Depuis une vingtaine d’années, le corps, l’écologie et la technologie ont occupé une place centrale dans le travail plastique de Davide Balula. Qu’il s’agisse de collecter des sédiments et organismes au fond des rivières, de créer des antennes wifi qui émettent des signaux monochromes ou d’installer des lampes chauffantes pour amplifier la température du corps du public d’une exposition, les questions matérielles et immatérielles ont toujours été au coeur de sa réflexion. Le prosaïque n’étant jamais opposé au poétique.

C’est avec les œuvres les plus éphémères de Balula que le territoire du corps humain a été le plus exploré. L’appareil digestif, le système musculaire, la relation du corps à l’architecture ou à son environnement ont fait l’objet de nombreuses performances —mouvement, musique improvisée, experiences comestibles, pyrotechnie, etc.

Pour sa 5e exposition personnelle à la galerie frank elbaz, Balula explore les fonctions du corps humain relatives à l’expression de l’émotion, l’empathie, et la concentration. Il a créé des mécanismes qui consomment, redistribuent ou déterritorialisent les fluides corporels et l’activité cérébrale.
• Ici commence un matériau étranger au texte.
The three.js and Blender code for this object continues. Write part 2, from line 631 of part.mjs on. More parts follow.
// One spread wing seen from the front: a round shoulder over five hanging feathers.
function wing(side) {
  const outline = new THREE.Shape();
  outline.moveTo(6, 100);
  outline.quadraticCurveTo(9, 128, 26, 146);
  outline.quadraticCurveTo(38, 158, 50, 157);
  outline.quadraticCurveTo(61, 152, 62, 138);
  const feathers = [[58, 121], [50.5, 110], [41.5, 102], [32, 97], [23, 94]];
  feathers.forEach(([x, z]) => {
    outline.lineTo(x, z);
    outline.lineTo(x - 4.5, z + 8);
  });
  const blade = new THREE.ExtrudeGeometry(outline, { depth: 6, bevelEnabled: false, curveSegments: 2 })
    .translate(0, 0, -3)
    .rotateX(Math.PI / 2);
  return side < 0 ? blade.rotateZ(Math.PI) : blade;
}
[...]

Salive, larmes, transpiration ou bile ont été reproduites artificiellement en laboratoire pour l’occasion. En milieu stérile, non contaminées, ces sécrétions de synthèse n’ont pas été exposées aux différentes bactéries qui habitent notre corps ; celles-là mêmes qui produisent l’odeur corporelle propre à chaque individu. Ces fluides jetables, que le corps produit puis abandonne, circulent dans la galerie via des machines rudimentaires qui reprennent ainsi par procuration le rôle de ces fonctions corporelles. Par exemple, avec Automated Tear Drop [Larme Automatisée], des larmes synthétiques coulent le long d’une chaîne vers un seau métallique, devenant alors un appareil à pleurer qui permet d’économiser ses propres larmes.
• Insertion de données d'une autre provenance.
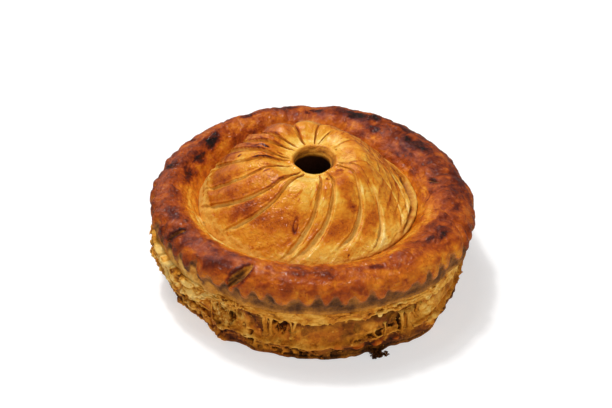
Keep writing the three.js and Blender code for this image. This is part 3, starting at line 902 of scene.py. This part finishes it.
# How far the back of the recess stands out from its usual radius, by angle.
RECESS_TRACK = {
    -180: 1.5, -150: 3.6, -136: 3.2, -131: 1.2, -125: -0.4, -119: 0.2, -114: 2.6, -109: 2.2,
    -104: -0.6, -100: -0.8, -96: 1.2, -88: 0.8, -80: 1.8, -70: 2.8, -64: 3, -60: 1.8, -57: 0.8,
    -51: 1.2, -42: 2.6, -25: 1.2, 0: 0.4, 30: 2, 60: -0.5, 90: 1.6, 120: -0.5, 150: 2,
}
# Holes torn in the wall: angle, height, half width, half height, depth.
CAVITIES = [
    (-102, 18, 3.4, 5, 2.4), (-104.6, 21.5, 1.8, 2.6, 1.8), (-126.5, 21.5, 3, 3, 2),
    (-121.5, 17.5, 3.4, 3.2, 2), (-112.5, 27, 3.8, 1.7, 2.8), (-113, 12.6, 2.2, 1, 1.6),
    (-95.4, 4.6, 3.4, 1.7, 3), (-104.5, 4.6, 2.6, 1.2, 2.4), (-113.5, 5.9, 2.4, 1.2, 2.4),
    (-67.4, 13.6, 3, 1.7, 2.8), (-63.4, 15, 2.6, 1.8, 2.8), (-60, 14.6, 1.5, 2.8, 2.8),
    (-70.6, 12.4, 2.4, 1.2, 2.2), (-55.6, 18.2, 1.2, 2.2, 2), (-57.2, 20.6, 1.2, 1, 2),
    (-66, 9.8, 3.2, 1.1, 1.8), (-62, 31.2, 5.4, 0.9, 2.4), (-69.5, 28.6, 4.4, 0.8, 1.8),
    (-61.5, 28.4, 5, 0.8, 2.2), (-54.1, 21.8, 1.9, 2.2, 2.6), (-76, 12.4, 3.4, 0.7, 1.6),
    (-46, 24.6, 3.4, 0.6, 1.6), (-139, 17, 3.6, 0.8, 1.8), (-147, 12, 4.2, 0.7, 1.8),
    (-152, 18.5, 3.6, 0.6, 1.4), (-133, 9, 3, 0.9, 1.8),
]
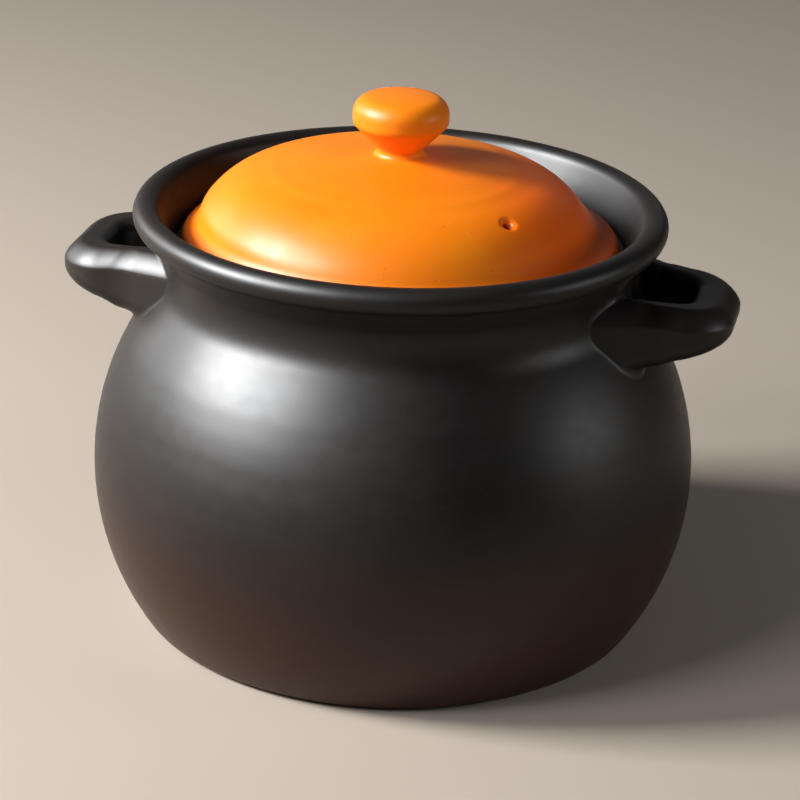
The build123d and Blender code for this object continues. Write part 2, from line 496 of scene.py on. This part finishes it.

Les œuvres de l’exposition qui à distance pleurent, transpirent ou encore postillonnent fonctionnent comme un simulacre poétique de l’ère technologique actuelle, où les machines prennent de plus en plus de place dans nos vies, et deviennent inséparables de notre façon de penser, communiquer, et ressentir. Les courriels et les sms ont remplacé les appels, les emoji ont remplacé les mots.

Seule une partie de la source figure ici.